» **What is needed**
Below is a set of entries. Reproduce exactly the lines from the one containing "Reconstruct the object" through the end, both included.

Entries with model source code:
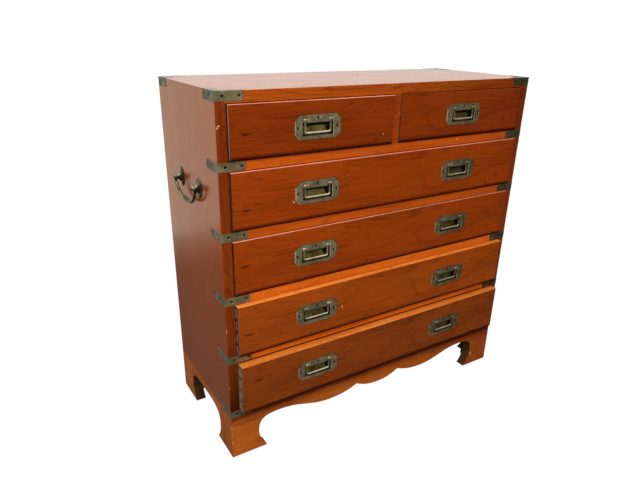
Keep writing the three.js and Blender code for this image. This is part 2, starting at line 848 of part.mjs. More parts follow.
// A round bar along a curve, with its own radius at each ring
function taperedBar( path, radiusAt, rings ) {

	const frames = path.computeFrenetFrames( rings, false );
	const positions = [];
	const faces = [];
	for ( let ring = 0; ring <= rings; ring ++ ) {

		const centre = path.getPointAt( ring / rings );
		for ( let side = 0; side < tubeSides; side ++ ) {

			const angle = 2 * Math.PI * side / tubeSides;
			const spot = centre.clone()
				.addScaledVector( frames.normals[ ring ], radiusAt( ring / rings ) * Math.cos( angle ) )
				.addScaledVector( frames.binormals[ ring ], radiusAt( ring / rings ) * Math.sin( angle ) );
			positions.push( spot.x, spot.y, spot.z );
			if ( ring === rings ) continue;
			const here = ring * tubeSides + side;
			const next = ring * tubeSides + ( side + 1 ) % tubeSides;
			faces.push( here, next, here + tubeSides, next, next + tubeSides, here + tubeSides );

		}

	}

	for ( let side = 1; side < tubeSides - 1; side ++ ) {

		const last = rings * tubeSides;
		faces.push( 0, side + 1, side );
		faces.push( last, last + side, last + side + 1 );

	}

	const geometry = new THREE.BufferGeometry();
	geometry.setAttribute( 'position', new THREE.Float32BufferAttribute( positions, 3 ) );
	geometry.setIndex( faces );
	return toSolid( geometry );

}

// Half of the bail's line, from the hinge to the middle: reach along the side, and fall
const neckReachShares = [ 1, 0.93, 0.74, 0.5, 0.2 ];
const neckFallShares = [ 0, 0.3, 0.7, 0.93, 1 ];
const bailRings = 26;

function sideBail( side ) {

	const armReach = handleSpread + eyeRadius + hingeGap + bailNeckRadius;
	const hingeX = halfWidth + postReach;
	const spots = neckReachShares.map( ( reachShare, index ) => {

		const fallShare = neckFallShares[ index ];
		return { reach: armReach * reachShare, fall: bailDrop * fallShare,
			out: THREE.MathUtils.lerp( hingeX, halfWidth + bailGripStand, fallShare ) };

	} );
	const line = ( end ) => spots.map( ( spot ) => {

		return new THREE.Vector3( side * spot.out, handleMiddle + end * spot.reach, handleHeight - spot.fall );

	} );
	const path = new THREE.CatmullRomCurve3( [ ...line( - 1 ), ...line( 1 ).reverse() ] );
	const radiusAt = ( along ) => bailNeckRadius
		+ ( bailGripRadius - bailNeckRadius ) * Math.sin( Math.PI * along ) ** 2;
	const pieces = [ taperedBar( path, radiusAt, bailRings ) ];
	const pinStart = handleSpread - eyeRadius - hingeGap;
	const neckStart = armReach - bailNeckRadius;
	const neckEnd = armReach + bailNeckRadius;
	for ( const end of [ - 1, 1 ] ) {

		for ( const [ radius, start ] of [ [ eyePinRadius, pinStart ], [ bailNeckRadius + hingeGap, neckStart ] ] ) {

			const reach = [ handleMiddle + end * start, handleMiddle + end * neckEnd ].sort( ( a, b ) => a - b );
			pieces.push( rodAlongY( radius, side * hingeX, ...reach, handleHeight, knuckleSides ) );

		}

	}

	return united( pieces );

}

for ( const [ sideName, side ] of [ [ 'left', - 1 ], [ 'right', 1 ] ] ) {

	place( `handle_post_${ sideName }_front`, postShape( side, handleMiddle - handleSpread ), 'agedBrass' );
	place( `handle_post_${ sideName }_rear`, postShape( side, handleMiddle + handleSpread ), 'agedBrass' );
	place( `side_bail_${ sideName }`, sideBail( side ), 'agedBrass' );

}

// The origin is on the floor under the middle of the whole chest, open drawers included
const mostOpen = Math.max( topLeftOpen, topRightOpen, secondOpen, thirdOpen, fourthOpen, bottomOpen );
chest.position.y = ( mostOpen + plateStand + knuckleStand ) / 2;

export default chest;
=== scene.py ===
# A campaign chest: two short drawers over four long ones, brass-bound corners, flush pulls,
# lifting handles on the sides and a shaped bracket base. Lengths are in metres, +X is to the
# viewer's right, the front faces -Y and +Z is up.

import functools
import json
import math
import random

import bmesh
import bpy
from mathutils import Matrix, Vector

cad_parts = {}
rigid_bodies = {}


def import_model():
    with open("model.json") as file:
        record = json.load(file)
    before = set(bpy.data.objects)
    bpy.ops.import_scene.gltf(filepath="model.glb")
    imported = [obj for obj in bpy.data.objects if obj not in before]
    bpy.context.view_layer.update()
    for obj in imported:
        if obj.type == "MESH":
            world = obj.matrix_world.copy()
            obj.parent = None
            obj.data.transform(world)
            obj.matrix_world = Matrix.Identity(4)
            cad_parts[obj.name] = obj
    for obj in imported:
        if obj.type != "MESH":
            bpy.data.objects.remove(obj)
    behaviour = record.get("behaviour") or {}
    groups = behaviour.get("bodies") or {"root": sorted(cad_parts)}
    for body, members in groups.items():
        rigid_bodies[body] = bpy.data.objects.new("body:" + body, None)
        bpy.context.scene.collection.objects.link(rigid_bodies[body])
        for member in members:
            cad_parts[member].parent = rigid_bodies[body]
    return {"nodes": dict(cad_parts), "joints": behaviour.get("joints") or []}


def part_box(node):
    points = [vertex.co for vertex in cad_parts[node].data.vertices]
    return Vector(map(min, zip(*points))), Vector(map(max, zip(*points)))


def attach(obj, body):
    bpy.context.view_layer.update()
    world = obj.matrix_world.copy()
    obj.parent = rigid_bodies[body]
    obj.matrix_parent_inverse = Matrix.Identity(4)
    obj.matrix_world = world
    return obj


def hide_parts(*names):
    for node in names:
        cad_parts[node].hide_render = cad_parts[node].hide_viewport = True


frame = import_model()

nodes = frame["nodes"]
joints = {joint["name"]: joint for joint in frame["joints"]}
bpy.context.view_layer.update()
mm = 0.001

# Sides. Two boards faced with sliced cherry veneer, grain upright, stained red-brown under a
# clear lacquer that mirrors the room at a low angle. A darker lipping covers the front edge,
# knocked to pale wood in places, and the inside was left bare.

side_low, side_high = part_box("side_left")
carcase_left = side_low.x
carcase_front = side_low.y
carcase_rear = side_high.y
side_arris = 1.1 * mm
lipping_depth = 9 * mm
sides = (("left", -1), ("right", 1))

# Where knocks have bared the lipping: X and Z of each, and half its width and height in mm
lipping_knocks = (
    (-0.4505, 0.8368, 2.6, 1.3), (-0.4535, 0.8330, 1.4, 1.8), (-0.4565, 0.372, 0.9, 5),
    (-0.4565, 0.214, 1.0, 2.6), (0.4565, 0.498, 0.9, 4))
knock_depth = 3 * mm

# The figure of cherry: how far each feature runs along the grain and across it; half-sizes for
# the knot, which goes right through a board
ring_size = (420 * mm, 60 * mm)
streak_size = (120 * mm, 5 * mm)
pore_size = (14 * mm, 0.9 * mm)
cloud_size = (300 * mm, 90 * mm)
pip_spacing = (24 * mm, 15 * mm)
knot_half = (11 * mm, 100, 3 * mm)
ring_count = 30


def linear(code):
    """An sRGB hex colour as the linear colour that a socket takes."""
    channels = [int(code[i:i + 2], 16) / 255 for i in (0, 2, 4)]
    return [c / 12.92 if c <= 0.04045 else ((c + 0.055) / 1.055) ** 2.4 for c in channels] + [1]


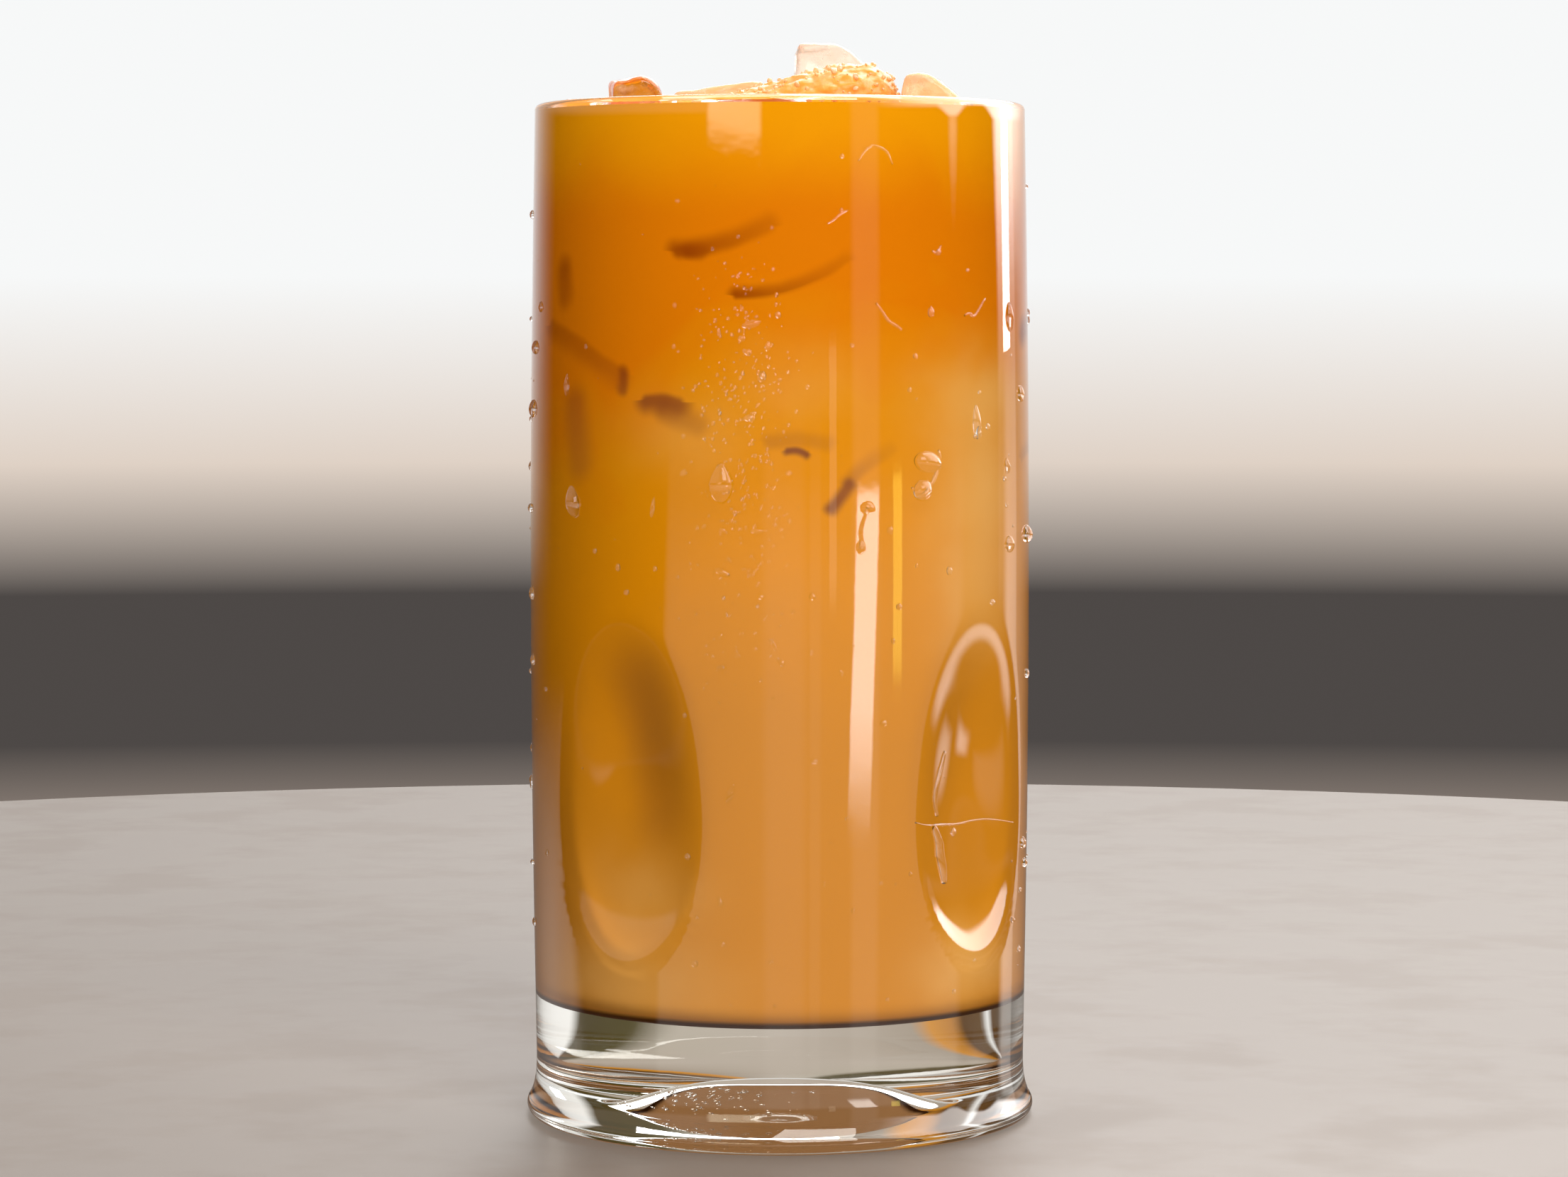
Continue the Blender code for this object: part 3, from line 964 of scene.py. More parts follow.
def make_ice_edge():
    """Group: an edge of a sunken block of ice where it comes near the glass. It also draws the painted
    shade in the left dimple.

    Places are on the unrolled wall: the arc from the front, the height, 0. The edge runs from one
    place to the other with a bow, shows most at its start, and fades above and below the line.
    """
    tree, given, out = new_group(
        "ice_edge",
        [("Place", "NodeSocketVector", (0, 0, 0)), ("Start", "NodeSocketVector", (0, 0, 0)),
         ("Run", "NodeSocketVector", (0.01, 0, 0)), ("Bow", "NodeSocketFloat", 0.0),
         ("Above", "NodeSocketFloat", 0.001), ("Below", "NodeSocketFloat", 0.001),
         ("Tail", "NodeSocketFloat", 0.5)],
        [("Shown", "NodeSocketFloat")],
    )
    away = vectors(tree, "SUBTRACT", given["Place"], given["Start"])
    whole = vectors(tree, "DOT_PRODUCT", given["Run"], given["Run"])
    reached = vectors(tree, "DOT_PRODUCT", away, given["Run"])
    along = add(tree, "ShaderNodeClamp", {"Value": maths(tree, "DIVIDE", reached, whole)}).outputs[0]
    on_line = add(tree, "ShaderNodeVectorMath", {0: given["Run"], 3: along}, operation="SCALE")
    hump = maths(tree, "MULTIPLY", maths(tree, "MULTIPLY", along, 4.0),
                 maths(tree, "SUBTRACT", 1.0, along))
    lifted = add(tree, "ShaderNodeCombineXYZ", {"Y": maths(tree, "MULTIPLY", hump, given["Bow"])})
    nearest = vectors(tree, "ADD", on_line.outputs["Vector"], lifted.outputs[0])
    off = vectors(tree, "SUBTRACT", away, nearest)
    is_above = ranged(tree, add(tree, "ShaderNodeSeparateXYZ", {0: off}).outputs["Y"],
                      -0.15 * MM, 0.15 * MM)
    reach = add(tree, "ShaderNodeMapRange", {"Value": is_above, "To Min": given["Below"],
                                             "To Max": given["Above"]}).outputs["Result"]
    near = ranged(tree, maths(tree, "DIVIDE", vectors(tree, "LENGTH", off), reach), 0.1, 1.0, 1.0, 0.0)
    strength = add(tree, "ShaderNodeMapRange", {"Value": along, "To Min": 1.0,
                                                "To Max": given["Tail"]}).outputs["Result"]
    tree.links.new(maths(tree, "MULTIPLY", near, strength), out["Shown"])


def make_milk_cloud():
    """Group: a soft cloud of milk round a middle, 0 to 1."""
    tree, given, out = new_group(
        "milk_cloud",
        [("Place", "NodeSocketVector", (0, 0, 0)), ("Middle", "NodeSocketVector", (0, 0, 0)),
         ("Spread", "NodeSocketVector", (0.01, 0.01, 0.01))],
        [("Mask", "NodeSocketFloat")],
    )
    away = vectors(tree, "DIVIDE", vectors(tree, "SUBTRACT", given["Place"], given["Middle"]),
                   given["Spread"])
    far = vectors(tree, "DOT_PRODUCT", away, away)
    tree.links.new(maths(tree, "EXPONENT", maths(tree, "MULTIPLY", far, -1.0)), out["Mask"])


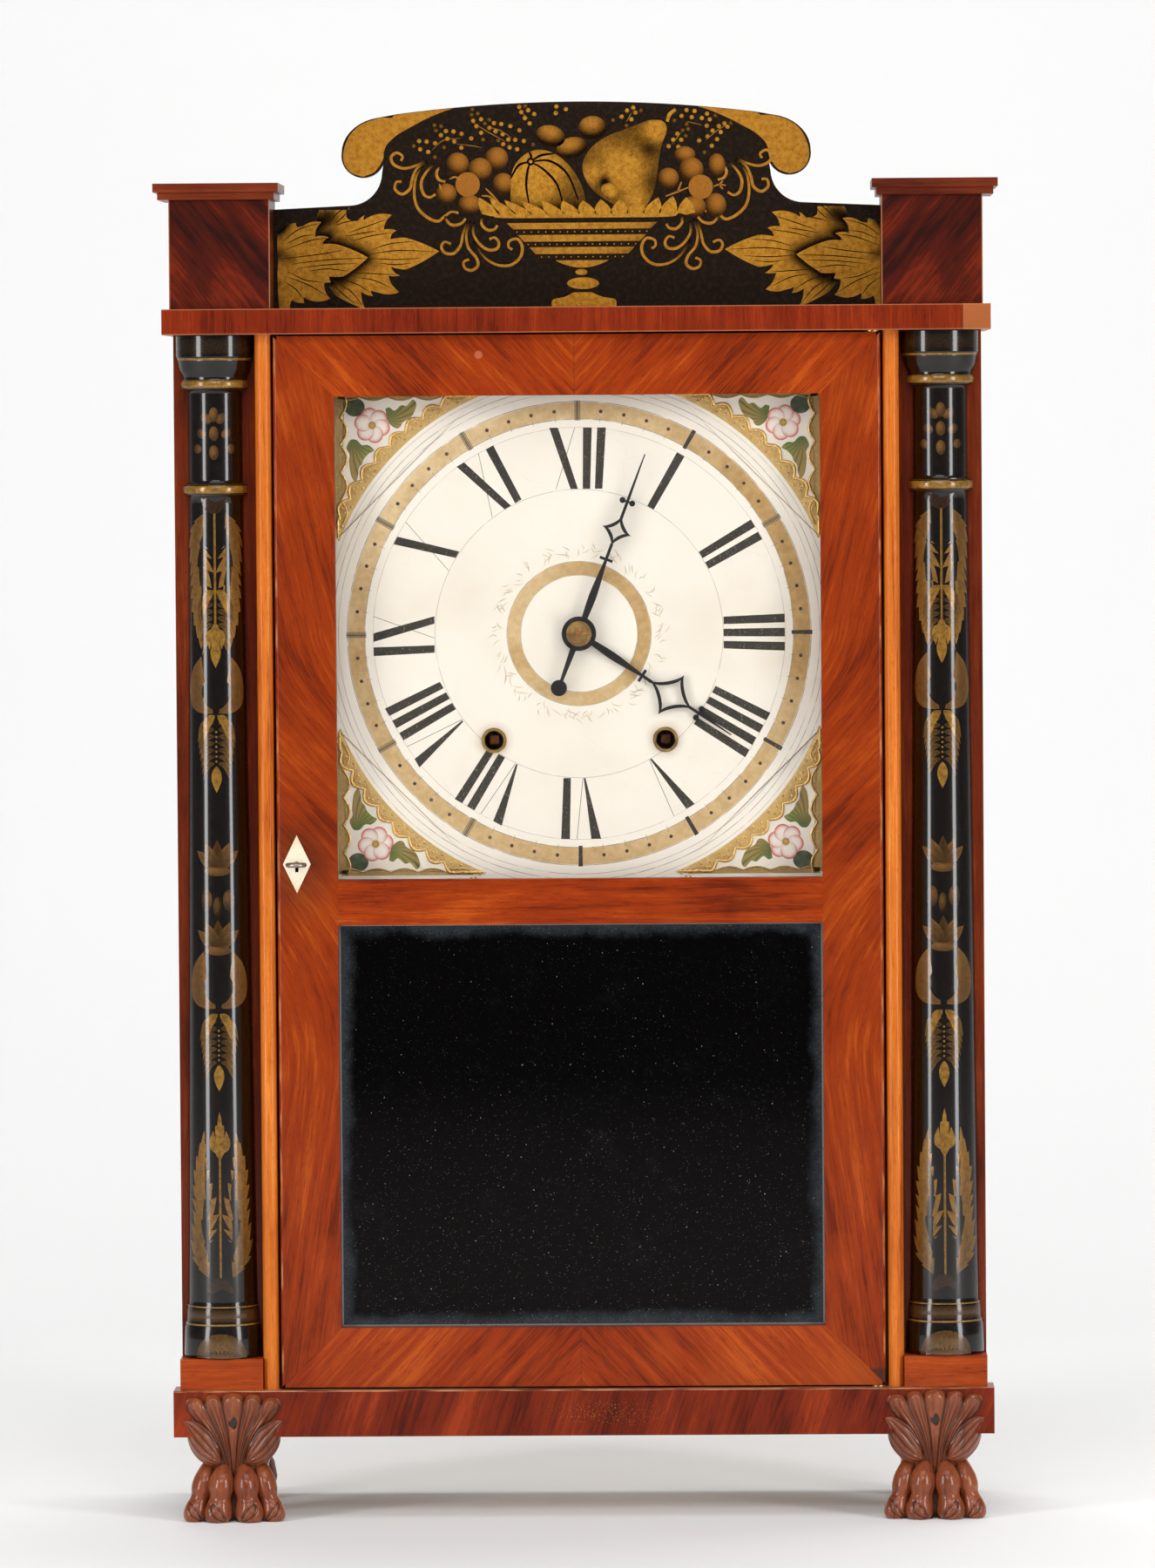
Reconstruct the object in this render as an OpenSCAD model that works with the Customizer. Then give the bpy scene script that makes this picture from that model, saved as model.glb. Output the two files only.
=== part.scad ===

» **Result**
Reconstruct the object in this render as an OpenSCAD model that works with the Customizer. Then give the bpy scene script that makes this picture from that model, saved as model.glb. Output the two files only.
=== part.scad ===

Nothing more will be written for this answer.